* Objective: List all the lines in these records that hold "scene".

* Object modeling scripts:
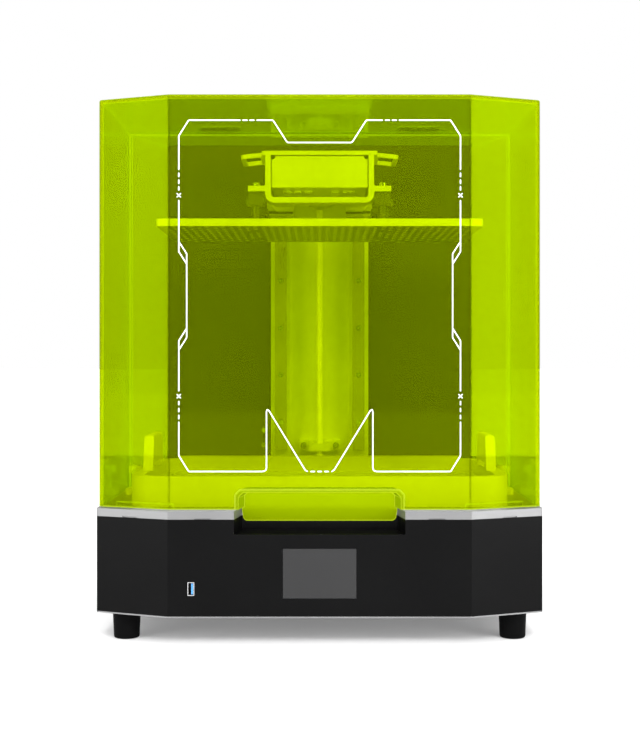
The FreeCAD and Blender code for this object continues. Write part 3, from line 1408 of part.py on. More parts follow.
def platform_top():
    """Top plate that closes the channel, with a looped finger grip drooping from each side."""
    plate = box(-COVER_HALF, COVER_HALF, TUBE_FRONT_Y, TUBE_REAR_Y, TUBE_TOP, TUBE_TOP + COVER_THICK)
    grips = []
    for side in (-1, 1):
        x0, x1 = sorted((side * (COVER_HALF - GRIP_ROOT), side * GRIP_OUTER))
        corners = [(x0, GRIP_FRONT_Y), (x1, GRIP_FRONT_Y), (x1, GRIP_REAR_Y), (x0, GRIP_REAR_Y)]
        ring = upright(corners, TUBE_TOP, TUBE_TOP + GRIP_BAR, GRIP_CORNER)
        hole = inset(corners, GRIP_BAR)
        ring = ring.cut(upright(hole, TUBE_TOP - 1, TUBE_TOP + GRIP_BAR + 1, GRIP_CORNER / 2))
        pivot = Vector(side * COVER_HALF, 0, TUBE_TOP + GRIP_BAR / 2)
        ring.rotate(pivot, Vector(0, 1, 0), side * GRIP_DROOP)
        grips.append(ring)
    return plate.fuse(grips).removeSplitter()


def build_plate():
    """Perforated aluminium plate that the prints hang from: staggered rows of short slots."""
    holes = []
    middle_y = (PLATE_FRONT_Y + PLATE_REAR_Y) / 2
    row_pitch = HOLE_PITCH_Y / 2
    rows = int((PLATE_REAR_Y - PLATE_FRONT_Y - 2 * HOLE_MARGIN) // row_pitch) + 1
    half_x = HOLE_WIDTH / 2
    half_y = HOLE_LENGTH / 2
    for row in range(rows):
        y = middle_y + (row - (rows - 1) / 2) * row_pitch
        odd = row % 2
        offset = odd * HOLE_PITCH_X / 2
        count = int((PLATE_HALF_X - HOLE_MARGIN - offset) // HOLE_PITCH_X)
        for i in range(-count - odd, count + 1):
            x = i * HOLE_PITCH_X + offset
            if screw_seat_near(x, y):
                continue
            corners = [(-half_x, -half_y), (half_x, -half_y), (half_x, half_y), (-half_x, half_y)]
            ring = [Vector(x + dx, y + dy, PLATE_UNDER) for dx, dy in corners]
            holes.append(loop(ring, half_x - 0.01))
    plan = rectangle(PLATE_HALF_X, PLATE_FRONT_Y, PLATE_REAR_Y)
    return upright(plan, PLATE_UNDER, PLATE_UPPER, PLATE_CORNER, holes)


def screw_seat_near(x, y):
    """True where a hole would run into a levelling post."""
    reach = POST_RADIUS + HOLE_WIDTH
    return any(abs(x - px) < reach and abs(y - py) < reach for px, py in level_places())


def level_posts():
    """Four stand-offs between the plate and the flanges: a square nut and collar on a round post."""
    solids = []
    for x, y in level_places():
        nut_half = POST_NUT_HALF
        nut = box(x - nut_half, x + nut_half, y - nut_half, y + nut_half, POST_COLLAR_TOP - 1, FLANGE_BOTTOM)
        half = POST_COLLAR_HALF
        collar = box(x - half, x + half, y - half, y + half, POST_COLLAR_BOTTOM, POST_COLLAR_TOP)
        room = box(-POST_CLEAR_X, POST_CLEAR_X, y - half, y + half, POST_COLLAR_BOTTOM, FLANGE_BOTTOM)
        head = nut.fuse(collar).cut(room)
        shaft = rod(POST_RADIUS, (x, y, PLATE_UPPER), (x, y, POST_COLLAR_BOTTOM + 1))
        bore = rod(LEVEL_SCREW_RADIUS + RUNNING_GAP, (x, y, PLATE_UPPER - 1), (x, y, FLANGE_BOTTOM + 1))
        solids.append(head.fuse(shaft).cut(bore).removeSplitter())
    return Part.makeCompound(solids)


def level_screw(x, y):
    """Socket-head levelling screw from the flange down to the plate."""
    seat = FLANGE_TOP + LEVEL_LIFT
    top = seat + LEVEL_HEAD_HEIGHT
    shank = rod(LEVEL_SCREW_RADIUS, (x, y, PLATE_UPPER + FREE_GAP), (x, y, seat + 1))
    head = rod(LEVEL_HEAD_RADIUS, (x, y, seat), (x, y, top))
    drive = rod(LEVEL_SOCKET_RADIUS, (x, y, seat + LEVEL_SOCKET_FLOOR), (x, y, top + 1))
    return shank.fuse(head).cut(drive).removeSplitter()


# ---- vat ------------------------------------------------------------------------------------------


def tank_hollow(z0, z1, play=0.0):
    """Solid that fills the tank's inside between two heights, less some play all round."""
    half = VAT_HALF_X - VAT_WALL - play
    front = VAT_FRONT_Y + VAT_FRONT_WALL + play
    return upright(rectangle(half, front, VAT_REAR_Y - VAT_WALL - play), z0, z1, VAT_CORNER - VAT_WALL)


def vat_window(z0, z1):
    """Cutter for the clear area that the light comes up through."""
    plan = rectangle(VAT_WINDOW_HALF, VAT_WINDOW_FRONT_Y, VAT_WINDOW_REAR_Y)
    return upright(plan, z0, z1, VAT_WINDOW_CORNER)


def vat_tank():
    """Moulded resin tank with rounded corners, a film ledge, a raised rear rim and two low ears."""
    outer = upright(rectangle(VAT_HALF_X, VAT_FRONT_Y, VAT_REAR_Y), VAT_BOTTOM, VAT_TOP, VAT_CORNER)
    lip_half = VAT_HALF_X - VAT_CORNER
    lip = box(-lip_half, lip_half, VAT_REAR_Y - VAT_WALL, VAT_REAR_Y, VAT_TOP - 1, VAT_TOP + VAT_REAR_LIP)
    tank = outer.fuse(lip).cut([tank_hollow(FILM_Z, VAT_TOP + 9), vat_window(VAT_BOTTOM - 1, FILM_Z + 1)])
    ears = []
    holes = []
    y0 = KNOB_Y - EAR_HALF_Y
    y1 = KNOB_Y + EAR_HALF_Y
    for side in (-1, 1):
        x = side * KNOB_X
        ear = upright(rectangle(KNOB_RADIUS + EAR_MARGIN, y0, y1), VAT_BOTTOM, EAR_TOP, EAR_CORNER)
        ear.translate(Vector(x, 0, 0))
        x0, x1 = sorted((side * (VAT_HALF_X - 2), x))
        ears.append(ear.fuse(box(x0, x1, y0, y1, VAT_BOTTOM, EAR_TOP)))
        holes.append(rod(STUD_RADIUS + FREE_GAP, (x, KNOB_Y, VAT_BOTTOM - 1), (x, KNOB_Y, EAR_TOP + 1)))
    return tank.fuse(ears).cut(holes).removeSplitter()


def vat_film():
    """Clear release film stretched over the tank's floor."""
    return tank_hollow(FILM_Z, FILM_Z + FILM_THICK, FILM_PLAY)


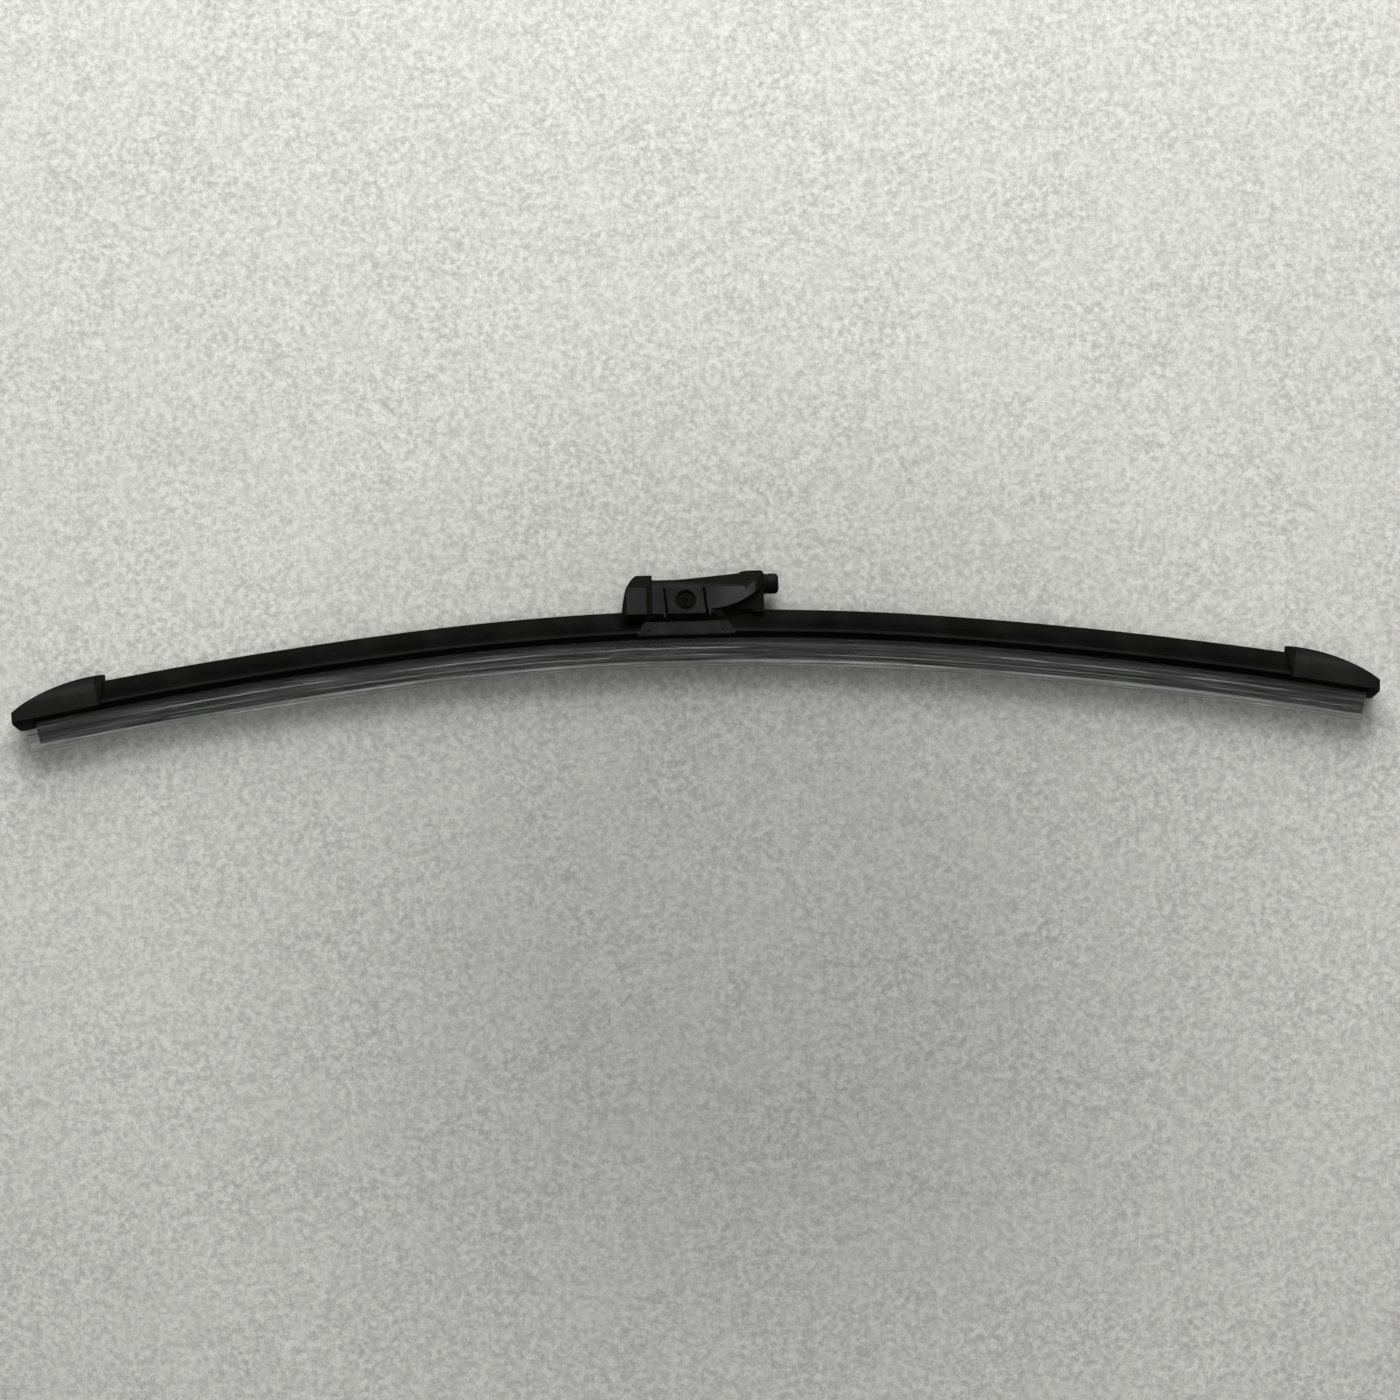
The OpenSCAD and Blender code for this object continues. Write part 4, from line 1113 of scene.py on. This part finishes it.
def floor():
    bm = bmesh.new()
    bmesh.ops.create_grid(bm, x_segments=4, y_segments=4, size=FLOOR_REACH)
    bmesh.ops.translate(bm, vec=(0, 0, FLOOR_Z), verts=bm.verts)
    mesh = bpy.data.meshes.new("floor")
    bm.to_mesh(mesh)
    bm.free()
    mesh.materials.append(floor_finish())
    obj = bpy.data.objects.new("floor", mesh)
    bpy.context.scene.collection.objects.link(obj)


def lamp(name, place, size, watts, aim=(0, -0.03, 0)):
    light = bpy.data.lights.new(name, "AREA")
    light.shape, light.size, light.size_y = "RECTANGLE", size[0], size[1]
    light.energy = watts
    obj = bpy.data.objects.new(name, light)
    obj.location = Vector(place)
    obj.rotation_euler = (Vector(aim) - obj.location).to_track_quat("-Z", "Y").to_euler()
    obj.visible_camera = False
    bpy.context.scene.collection.objects.link(obj)


BACKDROP = 0.38


def room_light():
    """A pale room to the eye and in reflections; its light falls mostly from the ceiling."""
    world = bpy.data.worlds.new("room")
    world.use_nodes = True
    bpy.context.scene.world = world
    nodes = Nodes(world.node_tree)
    direction = nodes.add("ShaderNodeTexCoord").outputs["Generated"]
    height = nodes.add("ShaderNodeSeparateXYZ", {0: direction}).outputs[2]
    ceiling = nodes.maths("POWER", nodes.spread(height, 0.0, 1.0), 2.0)
    rays = nodes.add("ShaderNodeLightPath").outputs
    seen = nodes.maths("ADD", rays["Is Camera Ray"], rays["Is Glossy Ray"])
    seen = nodes.maths("ADD", seen, rays["Is Transmission Ray"], clamp=True)
    light = nodes.blend(ceiling, grey(0.07), grey(0.2))
    back = world.node_tree.nodes["Background"]
    world.node_tree.links.new(nodes.blend(seen, light, grey(BACKDROP)), back.inputs["Color"])


def studio_light():
    room_light()
    lamp("tall_softbox", (0, 1.6, 0.85), (1.9, 1.3), 61)
    lamp("high_softbox", (0, -0.65, 1.6), (1.8, 0.3), 3.2)


# The scene

bpy.context.scene.view_settings.view_transform = "Standard"
straight_down_camera()
wiping_rubber()
spring_rails()
spoiler_halves()
clear_sleeve()
end_caps()
mount_bracket()
pivot_pin()
hinge_block()
adapter_body()
tail_knob()
floor()
studio_light()
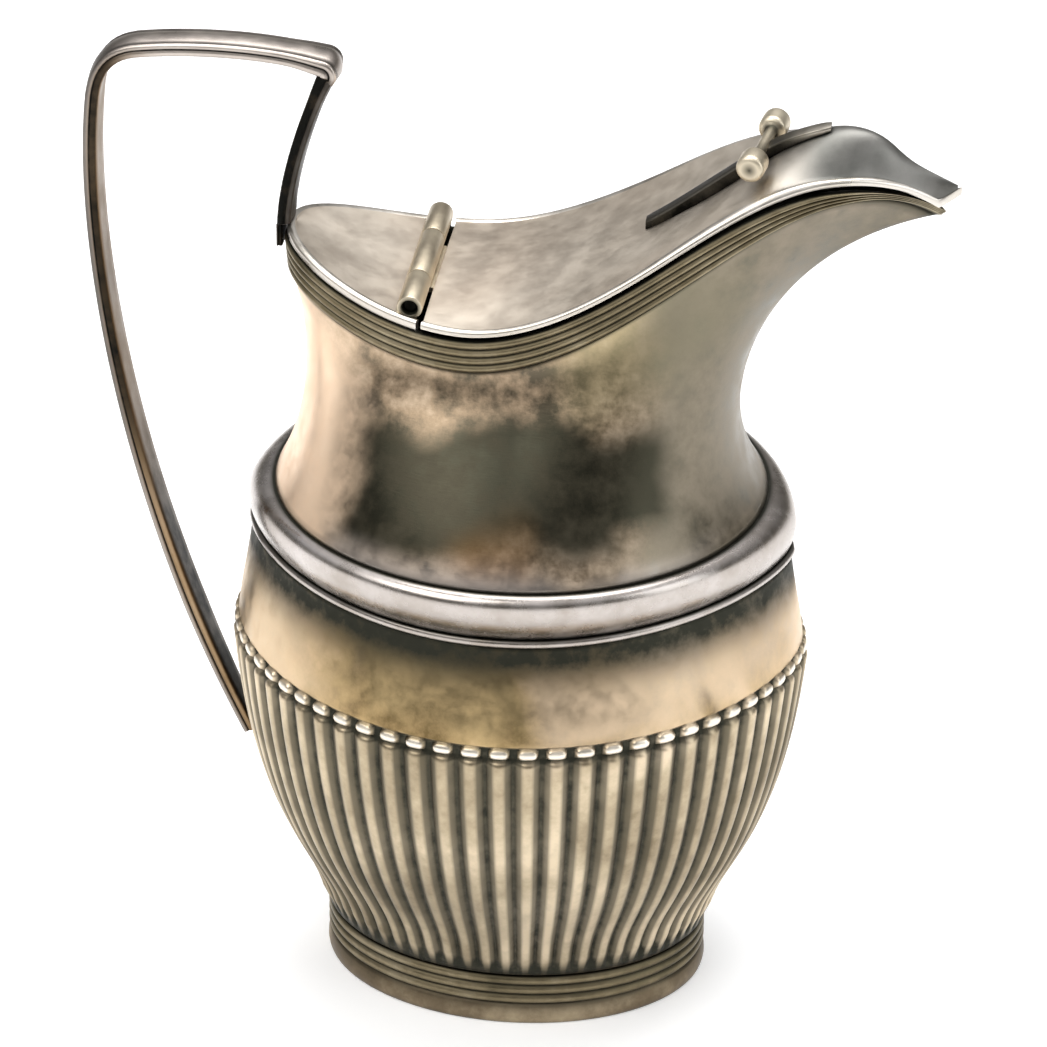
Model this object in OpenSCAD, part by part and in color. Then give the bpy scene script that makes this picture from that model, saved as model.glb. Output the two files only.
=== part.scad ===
// Half-fluted helmet jug in silver plate, with a saddle-shaped mouth, a hinged lid and an
// angular strap handle. Millimetres, +Z up, +X towards the spout, origin at the centre of the
// face that the foot stands on.

/* [Bowl] */
// Half length of the bowl at its widest, between the flutes
bowl_a = 58.1; // [54:0.1:62]
// Height of the widest part
bowl_wide_z = 79; // [72:0.5:82]
// Half length of the top edge of the bowl
bowl_top_a = 55.2; // [53:0.1:56]
// Height of the top edge of the bowl
bowl_top_z = 100.2; // [98:0.1:102]
// Number of flutes round the bowl
flute_count = 64; // [40:2:66]
// How far a flute stands proud of the bowl
flute_depth = 1.3; // [0.4:0.1:1.6]
// Height at which the flutes end in round tops
flute_top_z = 80.5; // [76:0.5:86]
// Thickness of the sheet of bowl and neck
wall = 1; // [0.8:0.1:1.4]

/* [Foot] */
// Half length of the foot, along X
foot_a = 39.6; // [36:0.1:42]
// Half width of the foot, along Y
foot_b = 29.6; // [27:0.1:34]
// Height of the foot
foot_h = 12.4; // [10:0.1:14]
// Radial thickness of the foot collar
foot_wall = 1.6; // [1.2:0.1:2.4]
// Height of the plain flange under the reeds
flange_h = 4.8; // [3:0.1:6]

/* [Waist] */
// Height of the bead wire between the bowl and the waist band
bead_h = 1.8; // [1.4:0.1:2]
// Height of the waist band
band_h = 11.4; // [10:0.1:12]
// How far the waist band swells past the top of the bowl
band_swell = 0.5; // [0.2:0.1:1.2]
// Half length of the foot of the neck, where it stands on the waist band
neck_foot_a = 49.8; // [48:0.1:51]
// Half width of the foot of the neck
neck_foot_b = 46.8; // [44:0.1:49]

/* [Mouth] */
// X of the tip of the pouring lip
lip_x = 81.6; // [78:0.1:84]
// X of the rear end of the mouth
mouth_rear_x = -47.2; // [-49:0.1:-45]
// Half width of the mouth at its widest
mouth_w = 25.7; // [24:0.1:28]
// X of the widest place of the mouth
mouth_wide_x = 4; // [0:0.5:8]
// Height of the reeded rim band at the flanks
rim_h = 7; // [5:0.1:8]
// How far each reed stands out
reed_d = 0.6; // [0.3:0.1:0.9]
// Drop from the centre of the lid edge to the top of the rim band
seat_drop = 1.5; // [1.3:0.1:2]

/* [Hinge and lid] */
// X of the hinge axis
hinge_x = -19.7; // [-21:0.1:-18]
// Height of the hinge axis
hinge_z = 161; // [160.5:0.1:162]
// Outer radius of the hinge knuckles
knuckle_r = 2.5; // [2.3:0.1:2.8]
// Radius of the hinge pin
pin_r = 1.5; // [1.2:0.05:1.7]
// Length of the whole hinge
hinge_len = 42; // [38:0.5:43]
// Length of the knuckle that belongs to the lid
lid_knuckle_len = 18; // [14:0.5:22]
// Thickness of the lid and of the rear cover
plate_t = 0.9; // [0.7:0.1:1.2]
// Radius of the wire round the lid and the rear cover
edge_r = 0.8; // [0.6:0.05:0.8]
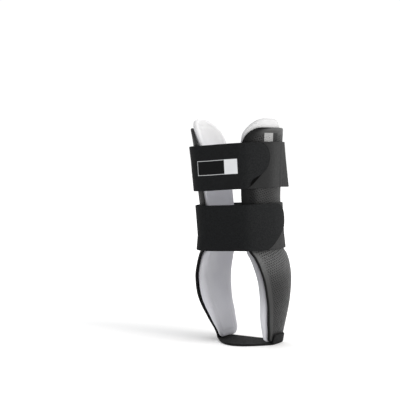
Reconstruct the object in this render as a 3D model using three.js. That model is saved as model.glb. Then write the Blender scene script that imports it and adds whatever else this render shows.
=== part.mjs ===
import * as THREE from 'three';

// Sizes in millimetres. +Z is up, -Y is the front of the ankle, +X is the inner (medial) side.
// The origin is on the underside of the heel strap, below the axis of the ankle.
const CLEARANCE = 0.3;
const SHELL_HEIGHT = 234;
const SHELL_REACH = 51.5;
const SHELL_DEPTH = 74;
const SHELL_WALL = 2.5;
const SHELL_CURL_RADIUS = 11;
const SHELL_TOP_CORNER = 25;
const SHELL_BACK_CORNER = 15;
const SHELL_FOOT_CORNER = 5;

const PAD_THICKNESS = 10;
const PAD_ABOVE_SHELL = 9.5;
const PAD_PAST_EDGE = 3;
const PAD_TOP_CORNER = 36;
const PAD_SEAT = 0.8;
const PAD_BACK_CORNER = 34;
const PAD_FOOT_CORNER = 7;
const PAD_FOOT_GAP = 0.3;

const STRAP_WIDTH = 50;
const STRAP_WALL = 1.5;
const BASE_WALL = 1.3;
const LAYER_GAP = 0.6;
const STRAP_END_CORNER = 6;

const HEEL_STRAP_WALL = 2.5;
const HEEL_TAB_HEIGHT = 11.6;
const HEEL_TAB_WIDTH = 23.5;
const HEEL_TAB_MIDDLE = 16.25;
const HEEL_PAD_WIDTH = 48;

// How squarely the heel strap's front edge spreads from its tabs to the middle: 2 is an arch.
const HEEL_PAD_SPREAD = { power: 2.4 };

// Outer face of a side shell, from its lower edge to its upper edge. up is a share of
// SHELL_HEIGHT, and reach and bend are shares of SHELL_REACH. The others are shares of
// SHELL_DEPTH: middle, front and back are measured along Y from the ankle's axis, and curl is
// the width of the front border that curls in, with front given as if it lay flat.
const SHELL_SECTIONS = [
  { up: 0.000, reach: 0.670, bend: 1.550, middle: 0.209, front: -0.006, back: 0.439, curl: 0.000 },
  { up: 0.040, reach: 0.716, bend: 1.360, middle: 0.176, front: -0.038, back: 0.432, curl: 0.000 },
  { up: 0.095, reach: 0.810, bend: 1.165, middle: 0.122, front: -0.138, back: 0.426, curl: 0.000 },
  { up: 0.202, reach: 0.984, bend: 1.006, middle: 0.038, front: -0.297, back: 0.430, curl: 0.000 },
  { up: 0.304, reach: 1.029, bend: 1.029, middle: 0.020, front: -0.385, back: 0.446, curl: 0.000 },
  { up: 0.372, reach: 0.990, bend: 0.990, middle: 0.020, front: -0.426, back: 0.446, curl: 0.000 },
  { up: 0.415, reach: 0.936, bend: 0.936, middle: 0.012, front: -0.453, back: 0.432, curl: 0.010 },
  { up: 0.437, reach: 0.880, bend: 0.880, middle: 0.004, front: -0.466, back: 0.426, curl: 0.040 },
  { up: 0.475, reach: 0.858, bend: 0.858, middle: -0.008, front: -0.490, back: 0.412, curl: 0.080 },
  { up: 0.543, reach: 0.858, bend: 0.858, middle: -0.034, front: -0.530, back: 0.385, curl: 0.095 },
  { up: 0.641, reach: 0.862, bend: 0.862, middle: -0.074, front: -0.578, back: 0.339, curl: 0.095 },
  { up: 0.693, reach: 0.872, bend: 0.872, middle: -0.097, front: -0.607, back: 0.318, curl: 0.095 },
  { up: 0.799, reach: 0.903, bend: 0.903, middle: -0.123, front: -0.646, back: 0.284, curl: 0.095 },
  { up: 0.893, reach: 0.930, bend: 0.930, middle: -0.138, front: -0.676, back: 0.269, curl: 0.095 },
  { up: 1.000, reach: 0.975, bend: 0.975, middle: -0.176, front: -0.738, back: 0.250, curl: 0.095 },
];

// Side pad: thick is its thickness as a share of PAD_THICKNESS, and past is how far its front
// edge passes the shell's as a share of PAD_PAST_EDGE, by height as a share of SHELL_HEIGHT.
const PAD_SECTIONS = [
  { up: 0.00, thick: 0.42, past: 1.0 },
  { up: 0.06, thick: 0.70, past: 1.0 },
  { up: 0.15, thick: 1.10, past: 1.0 },
  { up: 0.28, thick: 1.07, past: 1.0 },
  { up: 0.42, thick: 0.90, past: 0.8 },
  { up: 0.48, thick: 0.80, past: -0.2 },
  { up: 0.55, thick: 0.65, past: -0.4 },
  { up: 0.70, thick: 0.55, past: -0.4 },
  { up: 0.84, thick: 0.60, past: -0.2 },
  { up: 0.92, thick: 0.63, past: 0.8 },
  { up: 1.04, thick: 0.68, past: 1.0 },
];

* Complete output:
The OpenSCAD and Blender code for this object continues. Write part 4, from line 1113 of scene.py on. This part finishes it.
    bpy.context.scene.collection.objects.link(obj)
    bpy.context.scene.collection.objects.link(obj)
    bpy.context.scene.world = world
# The scene
bpy.context.scene.view_settings.view_transform = "Standard"
Model this object in OpenSCAD, part by part and in color. Then give the bpy scene script that makes this picture from that model, saved as model.glb. Output the two files only.
Reconstruct the object in this render as a 3D model using three.js. That model is saved as model.glb. Then write the Blender scene script that imports it and adds whatever else this render shows.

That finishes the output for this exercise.